Let’s start with the good.

First of all, H.P. Lovecraft had an incredible imagination. When he wrote these stories, there were no horror movies. There wasn’t even much fantasy fiction as we know it today. Lovecraft died in 1937, the same year that The Hobbit was published. Yet Lovecraft created so many horror/dark fantasy tropes and conventions from thin air.

Working within the constraints of the pulp fiction era, Lovecraft did a fairly decent job of establishing continuity across his stories. The Cthulhu Mythos cycle isn’t technically a series. These stories were published individually, at different times, in various pulp magazines of the 1920s and 1930s. The marketplace more or less forced Lovecraft into the short story/novella form, and every story had to begin with a blank slate. The writer couldn’t assume that any given reader had read his previous works. Nevertheless, when Lovecraft’s stories are compiled, there is a discernible consistency running through all of them.

And yes, his purple prose. Lovecraft was hyper-literate. You can’t read, or listen to, Lovecraft’s stories without increasing your vocabulary.

Now for the not-so-good.

His narrative style. Lovecraft was a contemporary of Ernest Hemingway and F. Scott Fitzgerald. Read Hemingway’s “Hills Like White Elephants” or Fitzgerald’s “Winter Dreams”, and you’ll definitely see the differences.

Hemingway and Fitzgerald wrote in a style that we would recognize as modern. Hemingway, in particular, was well-known for his direct, economical prose. But both Hemingway and Fitzgerald thought in terms of showing, rather than telling.

Lovecraft, by contrast, writes more like Herman Melville or Thomas Hardy. Rather than creating scenes on the page, Lovecraft often simply tells you what happened. This makes his writing occasionally cumbersome to wade through, and less accessible to modern readers.

There isn’t much we can say about Lovecraft’s characters, because his characters are paper-thin. They exist only as observers of the supernatural phenomena in his stories.

There are notably few exceptions here. The two main characters in “Herbert West—Reanimator” stuck in my mind a bit longer than the characters in the other stories, who disappeared as soon as the stories were over.

The typical Lovecraft character is a scholarly male recluse who is drawn into arcane research and observations by chance, or by idle curiosity. Lovecraft has virtually no female characters. Not even any damsels in distress.

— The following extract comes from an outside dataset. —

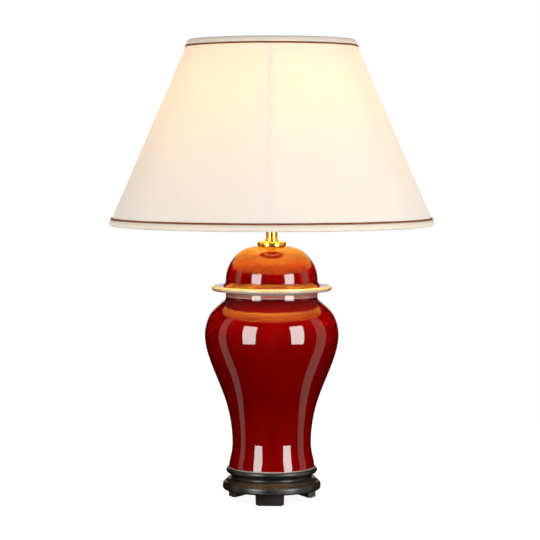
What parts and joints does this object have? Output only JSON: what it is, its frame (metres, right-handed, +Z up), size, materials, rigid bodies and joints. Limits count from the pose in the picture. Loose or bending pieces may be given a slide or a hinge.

In some literary genres in recent years, there has been a tendency to depict every female main character as a tough-talking heroine who can whip every male villain she encounters, even if they’re twice her size. We often see this in television shows and movies, and no one believes it.

But Lovecraft errs in the opposite extreme: I don’t want to read female characters that were obviously crafted for the sole purpose of making a feminist statement. But I don’t want to read a fictional world that is entirely comprised of guys who can’t seem to find dates, either. 

Lovecraft’s writing also reveals his prejudices, which were extreme and extensive even by the standards of his time. Lovecraft looked down on just about everyone who wasn’t an Anglo-Saxon New England brahmin. His stories are filled with savage Africans and “swarthy”, conniving Greeks and Italians.

Not that he cared much for white, native-born rural people, either. Multiple Lovecraft stories discuss the degraded hill people who live in the backwaters of Vermont, for example.

There has been much writing, and much posturing, in recent years, about “canceling” Lovecraft because of his attitudes on race. His name was removed from a prominent award, and some book bloggers have even declared that Lovecraft’s fiction is no longer suitable for people with the “correct” attitudes on social and political issues. The hand-wringers often forget that while Lovecraft certainly didn’t like African Americans, he didn’t like much of anyone else, either. Lovecraft was an equal-opportunity snob/bigot. 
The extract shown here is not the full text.